Dirk Gieselmann über die Anbetung von Fußballern im Wandel der Zeit.

Ich hatte mal Latein in der Schule, es ist lange her. Viel ist nicht hängen geblieben, aber dass fanaticus in etwa „von einer Gottheit beseelt“ heißt, das weiß ich dann doch noch. Meine Eselsbrücke hält bis heute: Bei fanaticus dachte ich natürlich an einen Fußballfan, und bei Gottheit fiel mir Jürgen Kohler ein – der so genannte Fußballgott. Mein Gott, denke ich jetzt – es ist wirklich verdammt lange her, dass ich Latein in der Schule hatte. In einem anderen Jahrhundert, in einer anderen Welt. Dass dieser durch und durch irdische Vorstopper einmal von Fans zum Gott erhoben worden ist, kommt mir jetzt vor wie ein archaischer Ritus der Sumerer oder Kelten. Wahrscheinlich wurden zu diesem Anlass sogar Lämmer geopfert. Nicht nur, dass Vorstopper längst ausgestorben sind – heute würde sie auch niemand mehr zu Göttern erheben. Die Dribbler, noch mehr die Torjäger sind es, die angebetet werden. Und das nicht, weil sei – wie Kohler – so übermenschlich hart gearbeitet hätten.

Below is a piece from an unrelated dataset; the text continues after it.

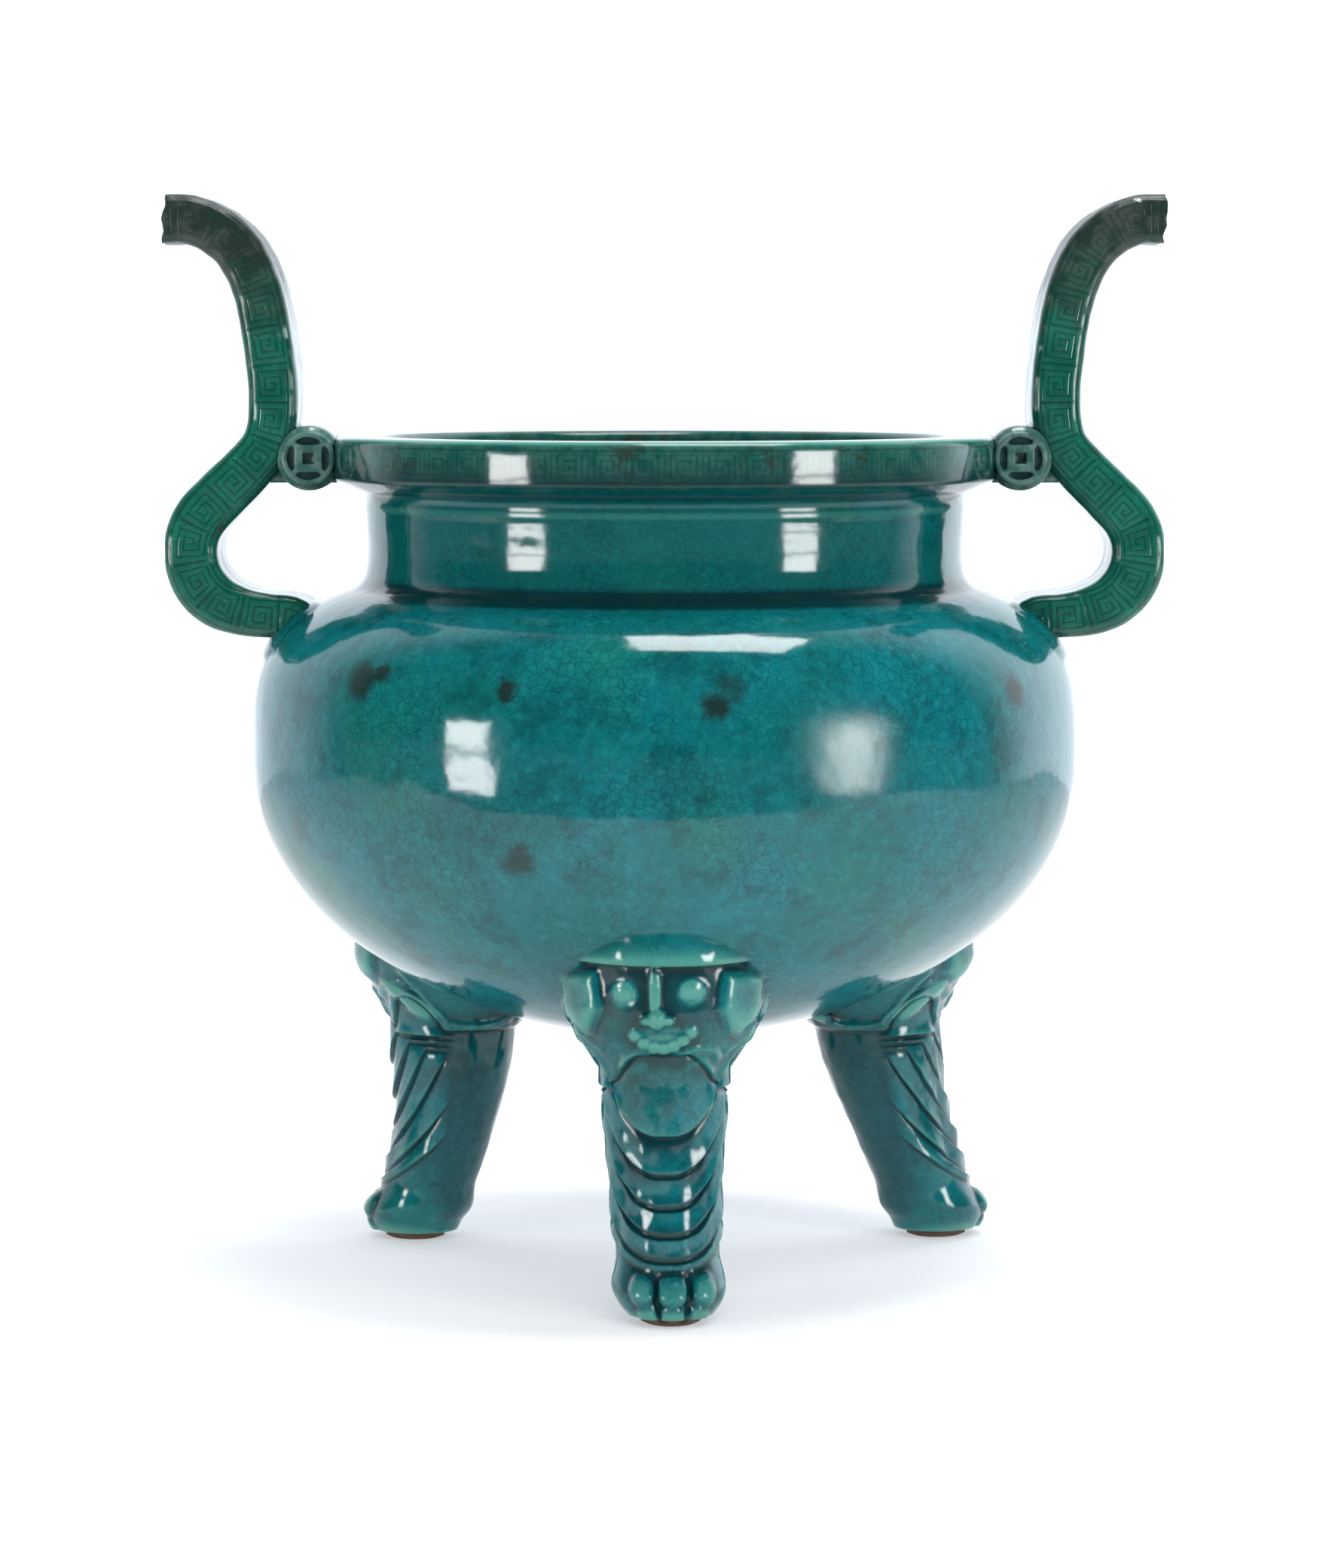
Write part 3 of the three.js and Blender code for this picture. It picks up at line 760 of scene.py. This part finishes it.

Sondern vielmehr weil sie von vornherein wie Götter inszeniert werden. Kaum hat ein 17-Jähriger sich zum ersten Mal fehlerfrei die Schuhe zugebunden, kommen Werbestrategen angelaufen, reiben ihn mit Olivenöl ein, stellen ihn auf einen Olymp aus Pappmaché – und fertig ist der Instant-Gott. Der Glaube der Fans an ihn ist nur mehr ein Reflex. Und hohl ist er auch: Hält ein Gott nicht, was er verspricht, wird einfach an den nächsten geglaubt. Früher war das anders: An Jürgen Kohler zu glauben, den Gott der Arbeit, war Arbeit an sich. Harte Arbeit. Wie das Büffeln von Lateinvokabeln. Und was hat es gebracht? Nichts. Früher war wohl doch nicht alles besser. Aber irgendwie echter.